Goal. The material below holds a span beginning at the line with "Write the FreeCAD" and ending at the line with "slot_height = 6.6". Quote that span exactly, both ends included, and only that span.

Input.

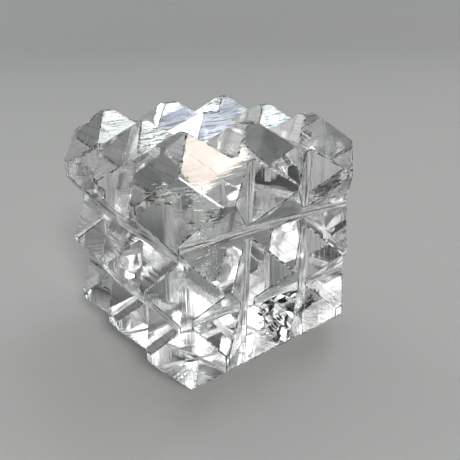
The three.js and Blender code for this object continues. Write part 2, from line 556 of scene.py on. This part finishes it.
# ---- Floor and light ----------------------------------------------------------------------
# A plain pale floor that curls up far away. Soft panels light it, the strongest in front and
# high, with small cool ones and one warm one that the top facets mirror, under a dim sky.

floor_colour = (0.20, 0.20, 0.197, 1)
floor_roughness = 0.8
floor_gap = 0.03 * MM
flat_radius = 0.8
curl_length = 1.6
steepest = 70
curl_steps = 24
ring_step = 5

floor_material = bpy.data.materials.new("pale_floor")
floor_material.use_nodes = True
floor_shader = floor_material.node_tree.nodes["Principled BSDF"]
floor_shader.inputs["Base Color"].default_value = floor_colour
floor_shader.inputs["Roughness"].default_value = floor_roughness
floor_profile = [(flat_radius, 0.0)]
for step in range(curl_steps):
    rise = math.radians(steepest) * ((step + 0.5) / curl_steps) ** 2
    radius, height = floor_profile[-1]
    stride = curl_length / curl_steps
    floor_profile.append((radius + stride * math.cos(rise), height + stride * math.sin(rise)))
sweep = bmesh.new()
rings = []
for radius, height in floor_profile:
    rings.append([
        sweep.verts.new((
            radius * math.cos(math.radians(turn)), radius * math.sin(math.radians(turn)),
            height - floor_gap,
        ))
        for turn in range(0, 360, ring_step)
    ])
sweep.faces.new(rings[0])
for lower, upper in zip(rings, rings[1:]):
    for i in range(len(lower)):
        j = (i + 1) % len(lower)
        sweep.faces.new((lower[i], lower[j], upper[j], upper[i])).smooth = True
floor_mesh = bpy.data.meshes.new("floor")
sweep.to_mesh(floor_mesh)
sweep.free()
floor_mesh.materials.append(floor_material)
floor = bpy.data.objects.new("floor", floor_mesh)
scene.collection.objects.link(floor)

# The sky's brightness by height, from the horizon to overhead.
sky_levels = (
    (0.00, 0.16),
    (0.26, 0.10),
    (0.36, 0.04),
    (0.60, 0.15),
    (0.80, 0.45),
    (1.00, 1.20),
)

world = bpy.data.worlds.new("world")
world.use_nodes = True
sky_nodes, sky_links = world.node_tree.nodes, world.node_tree.links
sky_direction = sky_nodes.new("ShaderNodeTexCoord")
sky_height = sky_nodes.new("ShaderNodeSeparateXYZ")
sky_ramp = sky_nodes.new("ShaderNodeValToRGB")
sky_links.new(sky_direction.outputs["Generated"], sky_height.inputs["Vector"])
sky_links.new(sky_height.outputs["Z"], sky_ramp.inputs["Fac"])
sky_links.new(sky_ramp.outputs["Color"], sky_nodes["Background"].inputs["Color"])
stops = sky_ramp.color_ramp.elements
for index, (height, level) in enumerate(sky_levels):
    stop = stops[index] if index < 2 else stops.new(height)
    stop.position = height
    stop.color = (level * 0.98, level, level, 1)
scene.world = world

lights_aim = Vector((0, 0, 0.03))
white = (1.0, 1.0, 0.99)


def soft_light(name, azimuth, elevation, distance, spread, radiance, colour, roll=0):
    """A rectangular panel seen from the stone over `spread` degrees across and up."""
    turn, rise = math.radians(azimuth), math.radians(elevation)
    direction = Vector(
        (math.cos(turn) * math.cos(rise), math.sin(turn) * math.cos(rise), math.sin(rise))
    )
    data = bpy.data.lights.new(name, "AREA")
    data.shape = "RECTANGLE"
    data.size = 2 * distance * math.tan(math.radians(spread[0] / 2))
    data.size_y = 2 * distance * math.tan(math.radians(spread[1] / 2))
    data.energy = radiance * math.pi * data.size * data.size_y
    data.color = colour
    light = bpy.data.objects.new(name, data)
    light.location = direction * distance + lights_aim
    light.rotation_mode = "QUATERNION"
    facing = (-direction).to_track_quat("-Z", "Y")
    light.rotation_quaternion = facing @ Quaternion((0, 0, 1), math.radians(roll))
    light.visible_camera = False
    scene.collection.objects.link(light)


soft_light("key", 250, 34, 3.0, (15, 13), 84.0, white)
soft_light("overhead_left", 62, 58, 3.3, (64, 30), 1.15, white)
soft_light("overhead_right", 336, 60, 3.3, (50, 23), 1.15, white)
soft_light("back", 120, 40, 3.3, (58, 20), 0.85, white)
soft_light("low_left", 155, 14, 1.05, (50, 22), 0.95, (1.0, 1.0, 1.0))
soft_light("low_right", 300, 10, 1.05, (46, 16), 0.80, (1.0, 1.0, 1.0))
soft_light("low_window", 0, 50.3, 2.8, (9, 6), 6.6, (0.80, 0.95, 1.0))
soft_light("window", 3, 58.0, 2.8, (9, 9), 4.4, (0.60, 0.72, 1.0))
soft_light("high_window", 4, 67.0, 2.8, (10, 8), 7.0, (0.90, 1.0, 0.99))
soft_light("cool_strip", 93, 32.8, 2.8, (7, 6), 11.0, (0.80, 1.0, 1.0))
soft_light("warm_panel", -26.2, 53.9, 2.6, (7.5, 6.4), 9.6, (1.0, 0.85, 0.74), roll=-33)


# ---- Camera -------------------------------------------------------------------------------
# A close view from the front left and above, as of a stone held at reading distance. Light
# turns many times inside the stone, so its paths are followed far.

camera_place = Vector((-58.5, -84.8, 68.3)) * MM
camera_aim = Vector((5.1, -0.1, 23.3)) * MM
camera_roll = math.radians(-0.7)
camera_lens = 39.9

camera_data = bpy.data.cameras.new("camera")
camera_data.sensor_width = 36
camera_data.lens = camera_lens
camera_data.clip_start = 5 * MM
camera = bpy.data.objects.new("camera", camera_data)
camera.location = camera_place
camera.rotation_mode = "QUATERNION"
sight = (camera_aim - camera_place).to_track_quat("-Z", "Y")
camera.rotation_quaternion = sight @ Quaternion((0, 0, 1), camera_roll)
scene.collection.objects.link(camera)
bpy.context.scene.camera = camera

scene.cycles.max_bounces = 32
scene.cycles.transmission_bounces = 32
scene.cycles.glossy_bounces = 24
scene.view_settings.view_transform = "Standard"
scene.view_settings.look = "High Contrast"
scene.view_settings.exposure = -0.22
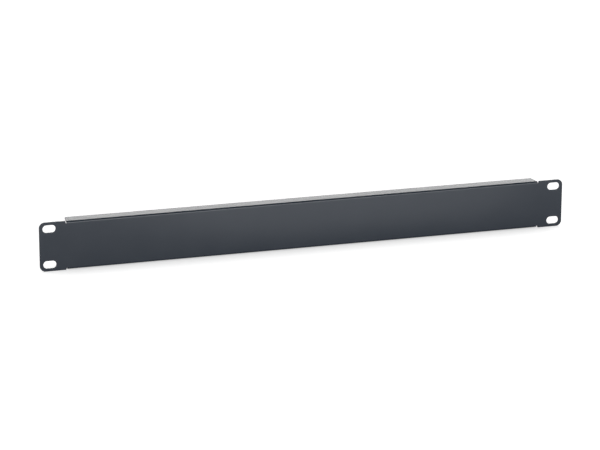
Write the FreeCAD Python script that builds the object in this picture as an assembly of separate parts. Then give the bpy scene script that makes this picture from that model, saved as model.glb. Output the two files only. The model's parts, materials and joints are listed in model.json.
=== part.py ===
# Rack blanking panel, one rack unit high: a single folded steel sheet.
#
# A flat face plate with two ears, and a long flange folded back along its top and bottom
# edges between the ears. Millimetres. The origin is the centre of the slot pattern, on the
# rear faces of the ears, which seat on the rack's rails. +X runs to the right as seen from
# the front, +Y goes into the rack, and +Z is up.

import FreeCAD, Part
import math
import os

# Driving dimensions.
panel_width = 482.6  # over the ears: the 19 inch rack standard
panel_height = 43.6  # one rack unit of 44.45, less the gap to the next panel
sheet = 1.2  # steel sheet thickness, powder coat included
ear_corner_radius = 5.0
edge_roll = 0.2  # radius that the shears and the punch leave on the face side
burr_break = 0.1  # chamfer where the burr is knocked off, on the rear side

slot_inset_x = 8.75  # from the end of the panel to a slot's centre
slot_inset_z = 5.925  # from the top or bottom edge to a slot's centre
slot_length = 11.5
slot_height = 6.6

ear_width = 24.0  # from the end of the panel to the end of the fold
flange_inset = 0.45  # how far a flange's outer face lies inside the ear's edge
flange_depth = 13.8  # from the front face to a flange's rear edge
bend_radius = 0.4  # inside the fold
flange_taper = 1.4  # how much each flange end draws in by its rear edge
taper_start = 0.8  # from the fold to where the taper begins
taper_blend_radius = 6.0  # where a flange end turns from square to tapered
flange_corner_radius = 1.0

relief_mouth = 1.1  # width of the bend relief where it opens at the ear's edge
relief_root_radius = 0.25
relief_lip_radius = 0.3  # where the relief meets the ear's edge

# Places worked out from them.
half_width = panel_width / 2
half_height = panel_height / 2
fold_end = half_width - ear_width
front = -sheet
rear_edge = front + flange_depth
outer_bend = bend_radius + sheet
flange_out = half_height - flange_inset
flange_in = flange_out - sheet
bend_line = flange_out - outer_bend


def vec(x, y, z):
    return FreeCAD.Vector(x, y, z)


def line(a, b):
    return Part.LineSegment(a, b).toShape()


def arc(a, middle, b):
    return Part.Arc(a, middle, b).toShape()


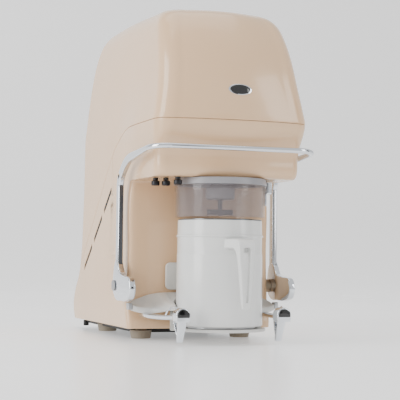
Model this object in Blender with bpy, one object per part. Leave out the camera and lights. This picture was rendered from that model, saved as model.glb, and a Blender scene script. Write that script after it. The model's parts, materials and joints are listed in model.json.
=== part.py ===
"""Countertop ice cream maker: a tall enamelled body with a head that overhangs a lift-out mug.

The mug stands on a cradle under the head.  Swinging the chrome bail forward turns a cross
shaft whose two cranks lift the cradle, so the mug rises into the clear guard and its dasher
meets the drive.

Lengths are metres.  +Z is up, the front is -Y and +X is the right-hand side seen from the
front.  Every shape is drawn in machine coordinates, whose origin is on the table under the
mug's axis, and the whole machine hangs from one empty that centres it front to back.
"""
import math

import bmesh
import bpy
from mathutils import Vector

mm = 0.001
GAP = 0.4 * mm            # clearance between pieces that seat on each other
RUN = 0.35 * mm           # radial clearance of a turning or sliding fit

# ---- driving sizes -------------------------------------------------------------------------
HALF_WIDTH = 118 * mm     # casing half-width at the main seam
TOP_Z = 530 * mm          # highest point of the hood
SEAM_Z = 339 * mm         # seam between hood and lower casing
HEAD_Z = 254 * mm         # underside of the overhanging head
CASING_Z = 18 * mm        # lower edge of the casings
HEAD_Y = -78 * mm         # foremost point of the head, at the seam
BACK_Y = 455 * mm         # rearmost point, on the flared skirt
WALL = 2.5 * mm           # casing wall

BASE_LOW = 12 * mm
FOOT_R = 18 * mm
FOOT_X = HALF_WIDTH - 30 * mm

MUG_R = 67 * mm           # mug's widest radius
MUG_LOW = 27 * mm         # underside of the mug, at rest
MUG_TOP = 191 * mm
COLUMN_Y = MUG_R + 21 * mm       # front of the column, which leaves room for the cradle's wall
TOE_Y = MUG_R + 13 * mm          # front of the casing's toe
FOOT_Y = (COLUMN_Y + 44 * mm, 329 * mm)
MUG_RING_Z = 165 * mm     # raised ring that stops under the guard
HANDLE_Y = -115 * mm      # front face of the mug's handle
LINER_R = 60.5 * mm
LINER_WALL = 1.6 * mm

GUARD_LOW = 194 * mm
GUARD_WALL = 2.2 * mm

PIVOT_Y = COLUMN_Y + 18 * mm        # cross shaft that the bail turns on
PIVOT_Z = 86 * mm
SHAFT_R = 7 * mm
CRANK_R = 34 * mm
SWING = math.radians(45)  # bail travel
LIFT = 2 * CRANK_R * math.sin(SWING / 2)
BAIL_X = HALF_WIDTH + 15 * mm    # centre plane of each arm
BAIL_Y = -72 * mm         # front tube
BAIL_Z = 297 * mm
BAIL_TUBE_R = 4.2 * mm
ARM_WIDE = 9 * mm
ARM_DEEP = 14 * mm
ARM_Y = PIVOT_Y - 7 * mm

MODULE = 1.8 * mm
GEAR_TEETH = 44
PINION_TEETH = 14
SPINDLE_R = 6 * mm
DECK_Z = 286 * mm
GEARBOX_Z = DECK_Z + 4 * mm + GAP
GEARBOX_TALL = 34 * mm
GEAR_R = MODULE * GEAR_TEETH / 2
PINION_R = MODULE * PINION_TEETH / 2
MOTOR_Y = GEAR_R + PINION_R

FAN_Y = 306 * mm
FAN_Z = 245 * mm
FAN_R = 56 * mm

MACHINE_Y = -(BACK_Y + HANDLE_Y) / 2   # centres the machine, mug handle included, on Y = 0


# ---- small tools ---------------------------------------------------------------------------
def lerp(a, b, t):
    return a + (b - a) * t


def ease(value, low, high):
    """0 below low, 1 above high, smooth between."""
    t = min(max((value - low) / (high - low), 0), 1)
    return t * t * (3 - 2 * t)


def along(stations, z):
    """Straight-line reading of a table of (z, values...) rows."""
    for (z0, *a), (z1, *b) in zip(stations, stations[1:]):
        if z <= z1:
            t = min(max((z - z0) / (z1 - z0), 0), 1)
            return [lerp(p, q, t) for p, q in zip(a, b)]
    return list(stations[-1][1:])


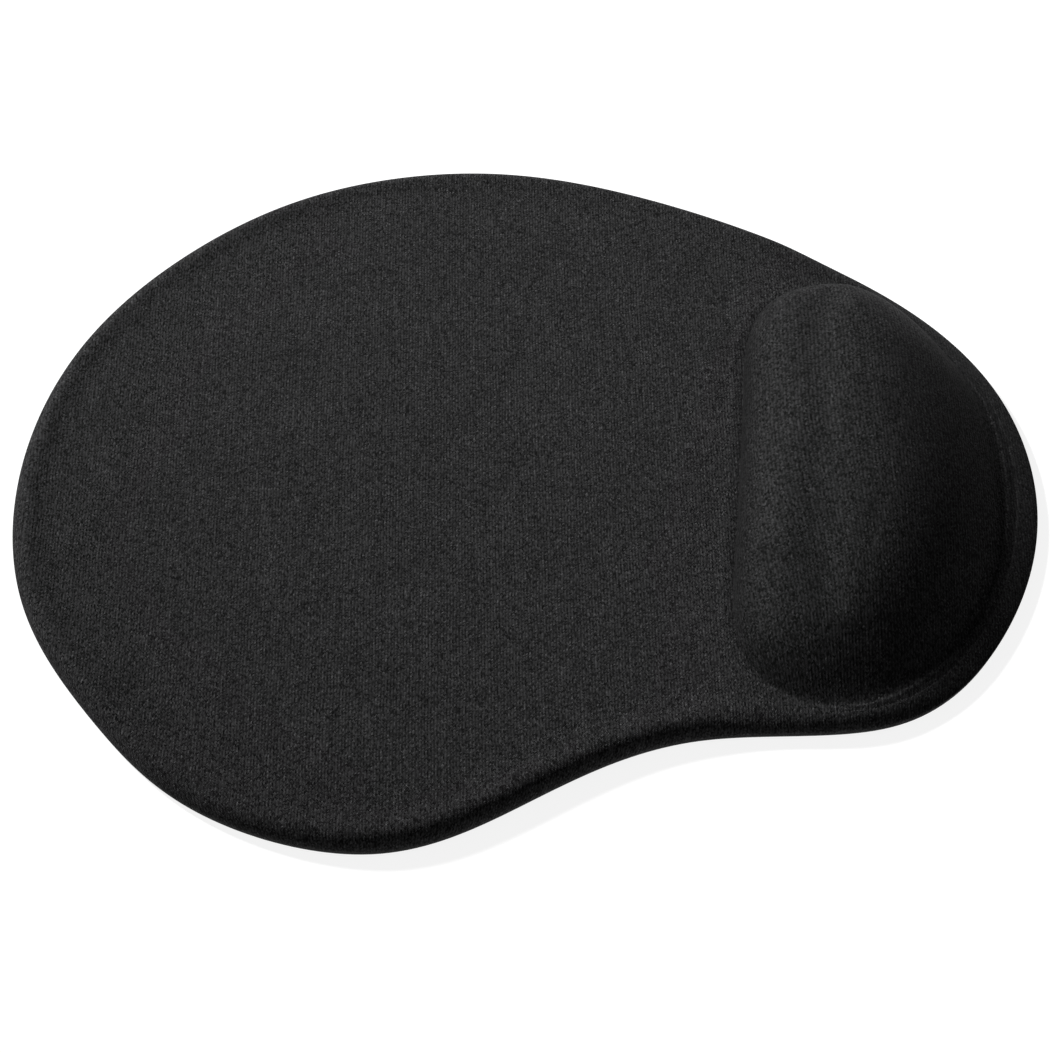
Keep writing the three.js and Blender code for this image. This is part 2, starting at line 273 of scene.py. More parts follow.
class Skin:
    """Collects loops of points and the quads between them, for one closed mesh."""

    def __init__(self):
        self.places = []
        self.cloth = []
        self.stretch_and_shade = []
        self.faces = []
        self.count = 0

    def loop(self, xy, z, cloth=None, stretch_and_shade=0.0):
        """Adds a loop. cloth is where its points lay on the flat cloth, and the last argument how much darker
        the knit is made there, 0 to 2, as stretched knit and as painted shade.
        """
        xy = np.asarray(xy, float)
        heights = np.broadcast_to(z, len(xy))
        self.places.append(np.column_stack([xy, heights]))
        self.cloth.append(xy if cloth is None else cloth)
        self.stretch_and_shade.append(np.broadcast_to(stretch_and_shade, len(xy)))
        first = self.count
        self.count += len(xy)
        return np.arange(first, self.count)

    def wall(self, lower, upper, turned=False):
        """Joins two loops with a band of quads."""
        quads = np.column_stack([lower, np.roll(lower, -1), np.roll(upper, -1), upper])
        self.faces += (quads[:, ::-1] if turned else quads).tolist()

    def walls(self, loops, turned=False):
        """Joins each loop to the next."""
        for lower, upper in zip(loops, loops[1:]):
            self.wall(lower, upper, turned)

    def fill(self, loops, turned=False):
        """Fills the space inside the first loop and outside any others, with triangles."""
        xy = np.vstack(self.places)
        rows = [[Vector((*xy[i, :2], 0)) for i in loop] for loop in loops]
        index = np.concatenate(loops)
        for triangle in geometry.tessellate_polygon(rows):
            a, b, c = (int(index[k]) for k in triangle)
            ab, ac = xy[b] - xy[a], xy[c] - xy[a]
            facing_up = ab[0] * ac[1] - ab[1] * ac[0] > 0
            self.faces.append((a, b, c) if facing_up != turned else (a, c, b))

    def zip_crest(self, loop, turned=False):
        """Closes the last loop of the dome with a strip of triangles from its front to its back chain."""
        left, right = int(np.argmin(PLACE)), int(np.argmax(PLACE))
        back = [loop[(left + k) % COLUMNS] for k in range((right - left) % COLUMNS + 1)]
        front = [loop[(left - k) % COLUMNS] for k in range((left - right) % COLUMNS + 1)]
        where = np.vstack(self.places)[:, 0]
        i = j = 0
        while i < len(back) - 1 or j < len(front) - 1:
            back_left, front_left = i < len(back) - 1, j < len(front) - 1
            step_back = not front_left or (back_left and where[back[i + 1]] < where[front[j + 1]])
            a, b = back[i], front[j]
            c = back[i + 1] if step_back else front[j + 1]
            i, j = (i + 1, j) if step_back else (i, j + 1)
            if len({a, b, c}) == 3:
                self.faces.append((a, b, c) if turned else (a, c, b))

    def dome_shell(self, inner, outer):
        """Closes a shell from its inner and outer loops, each of which ends in the crest's last ring."""
        self.walls(outer)
        self.zip_crest(outer[-1])
        self.walls(inner, turned=True)
        self.zip_crest(inner[-1], turned=True)
        self.wall(inner[0], outer[0])

    def mesh_object(self, name):
        """The mesh as a new object, with the cloth's places and how much darker its knit is made, as
        stretched knit and as painted shade, as attributes.
        """
        mesh = bpy.data.meshes.new(name)
        mesh.from_pydata(np.vstack(self.places).tolist(), [], self.faces)
        cloth = mesh.attributes.new("cloth", "FLOAT_VECTOR", "POINT")
        flat = np.column_stack([np.vstack(self.cloth), np.zeros(self.count)])
        cloth.data.foreach_set("vector", flat.ravel())
        stretch_and_shade = mesh.attributes.new("stretch_and_shade", "FLOAT", "POINT")
        stretch_and_shade.data.foreach_set("value", np.concatenate(self.stretch_and_shade))
        mesh.polygons.foreach_set("use_smooth", [True] * len(mesh.polygons))
        mesh.update()
        piece = bpy.data.objects.new(name, mesh)
        bpy.context.scene.collection.objects.link(piece)
        return piece


DOME_STEPS = np.linspace(0, 1, 36)
DOME_RINGS = LAST_RING * (0.25 * DOME_STEPS + 0.75 * DOME_STEPS**2.4)  # closest together at the foot
DOME_PLACES = np.array([np.column_stack([dome_ring(ring), dome_height(ring)]) for ring in DOME_RINGS])
DOME_SPANS = np.linalg.norm(np.diff(DOME_PLACES, axis=0), axis=2)
CLIMBED = np.vstack([np.zeros(COLUMNS), np.cumsum(DOME_SPANS, axis=0)])


def cloth_ring(ring):
    """Where the cloth of a ring lay before it was stretched, which is even along the way up."""
    climbed = np.array([np.interp(ring, DOME_RINGS, way) for way in (CLIMBED / CLIMBED[-1]).T])
    return dome_ring((climbed * DOME_RINGS[-1])[:, None])


def dome_loops(skin, foot_z, rings=DOME_RINGS, swell=None):
    """Loops from the foot to the crest. swell moves each point, as the cloth simulation says."""
    loops = []
    for k, ring in enumerate(rings):
        xy, z = dome_ring(ring), foot_z + dome_height(ring)
        if swell is not None:
            xy, z = xy + swell[k][:, :2], z + swell[k][:, 2]
        # Painted shade in the crease at the front foot, and painted light along the back foot; 1 elsewhere is
        # the knit stretched over the gel.
        crease_shade = FRONT * math.exp(-((ring / CREASE_SHADE_UP) ** 2))
        back_lightening = BACK_FOOT_LIGHTENING * math.exp(-((ring / BACK_LIGHTENING_UP) ** 2))
        loops.append(skin.loop(xy, z, cloth=cloth_ring(ring), stretch_and_shade=1 + crease_shade - back_lightening))
    return loops


def lip_profile(distance):
    """Height of the pad's surface beside the foot, at a distance out from it: a groove, then a low lip."""
    groove = -GROOVE_DEPTH * (1 - FRONT) * WIDE_AT_FOOT * math.exp(-((distance / GROOVE_SPREAD) ** 2))
    lip = LIP_HEIGHT * math.exp(-(((distance - LIP_PLACE) / LIP_SPREAD) ** 2))
    return (groove + lip) * LIP_SCALE


def bead_profile(distance):
    """Height of the rim's bead over the flat area, at a distance in from its top."""
    return BEAD_HEIGHT * WIDE * math.exp(-((distance / BEAD_WIDTH) ** 2))


EDGE_DISTANCES = np.linspace(0, EDGE_WIDTH, 13)
LIP_DISTANCES = np.array([5, 4.2, 3.6, 3.1, 2.6, 2.2, 1.8, 1.45, 1.1, 0.8, 0.5, 0.25, 0]) * MM
FLAT_STEPS = 12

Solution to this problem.
Write the FreeCAD Python script that builds the object in this picture as an assembly of separate parts. Then give the bpy scene script that makes this picture from that model, saved as model.glb. Output the two files only. The model's parts, materials and joints are listed in model.json.
=== part.py ===
# Rack blanking panel, one rack unit high: a single folded steel sheet.
#
# A flat face plate with two ears, and a long flange folded back along its top and bottom
# edges between the ears. Millimetres. The origin is the centre of the slot pattern, on the
# rear faces of the ears, which seat on the rack's rails. +X runs to the right as seen from
# the front, +Y goes into the rack, and +Z is up.

import FreeCAD, Part
import math
import os

# Driving dimensions.
panel_width = 482.6  # over the ears: the 19 inch rack standard
panel_height = 43.6  # one rack unit of 44.45, less the gap to the next panel
sheet = 1.2  # steel sheet thickness, powder coat included
ear_corner_radius = 5.0
edge_roll = 0.2  # radius that the shears and the punch leave on the face side
burr_break = 0.1  # chamfer where the burr is knocked off, on the rear side

slot_inset_x = 8.75  # from the end of the panel to a slot's centre
slot_inset_z = 5.925  # from the top or bottom edge to a slot's centre
slot_length = 11.5
slot_height = 6.6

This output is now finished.